◆ Required task
Show all lines from the listing below that contain "printSet".

::::::::

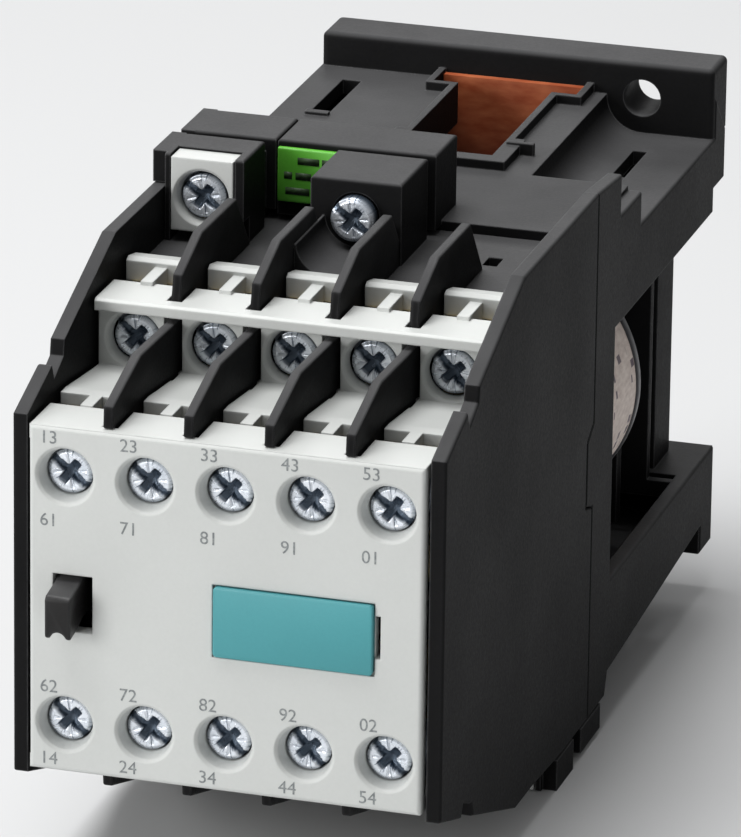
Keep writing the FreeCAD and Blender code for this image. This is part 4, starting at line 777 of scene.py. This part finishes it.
def joinedMesh(name, meshes):
    shape = bmesh.new()
    for mesh in meshes:
        shape.from_mesh(mesh)
    bmesh.ops.remove_doubles(shape, verts=shape.verts, dist=1e-7)
    joined = bpy.data.meshes.new(name)
    shape.to_mesh(joined)
    shape.free()
    return joined


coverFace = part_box("front_cover")[0].y - printSet["thick"] / 2 * mm
terminalSpots = columnPlaces("terminal_screws_front")
labels = []
for index, (x, _, z) in enumerate(terminalSpots):
    row = "upper" if index >= 5 else "lower"
    openTen, closedTen = printSet["tens"][index % 5], printSet["closedTens"][index % 5]
    texts = ("%d3" % openTen, "%d1" % closedTen) if row == "upper" else ("%d2" % closedTen, "%d4" % openTen)
    for text, baseline in zip(texts, printSet["rows"][row]):
        labels.append(numeral(text, printSet["height"],
                              (x + printSet["across"] * mm, coverFace, z + baseline * mm)))
addPiece("terminalNumbers", joinedMesh("terminalNumbers", labels), "greyInk", "case")


# Plain bars stand for the printing on the green label: each is (left, right) as shares of its width.
barSet = {"high": 0.95, "thick": 0.04, "top": 1.1, "spacing": 2.05,
          "bars": (((0.30, 0.62), (0.66, 0.84)),
                   ((0.10, 0.22), (0.27, 0.50), (0.55, 0.72)),
                   ((0.12, 0.48),))}


def plainBar(low, high):
    # A thin box between two corners, as eight points and six quads.
    corners = np.array([[x, y, z] for x in (low[0], high[0]) for y in (low[1], high[1])
                        for z in (low[2], high[2])])
    quads = np.array([[0, 1, 3, 2], [4, 6, 7, 5], [0, 4, 5, 1], [2, 3, 7, 6], [0, 2, 6, 4], [1, 5, 7, 3]])
    return makeMesh("bar", corners, quads, np.zeros((0, 3), int))


labelLow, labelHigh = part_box("rating_label")
labelBars = []
for line, spans in enumerate(barSet["bars"]):
    top = labelHigh.z - (barSet["top"] + line * barSet["spacing"]) * mm
    for left, right in spans:
        start = labelLow.x + left * (labelHigh.x - labelLow.x)
        stop = labelLow.x + right * (labelHigh.x - labelLow.x)
        labelBars.append(plainBar((start, labelLow.y - barSet["thick"] * mm, top - barSet["high"] * mm),
                                  (stop, labelLow.y, top)))
addPiece("labelBars", joinedMesh("labelBars", labelBars), "darkInk", "case")
print("printing ready")

print("cad box", [list(corner) for corner in cadBounds])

::::::::

◆ Result for this exercise
coverFace = part_box("front_cover")[0].y - printSet["thick"] / 2 * mm
    openTen, closedTen = printSet["tens"][index % 5], printSet["closedTens"][index % 5]
    for text, baseline in zip(texts, printSet["rows"][row]):
        labels.append(numeral(text, printSet["height"],
                              (x + printSet["across"] * mm, coverFace, z + baseline * mm)))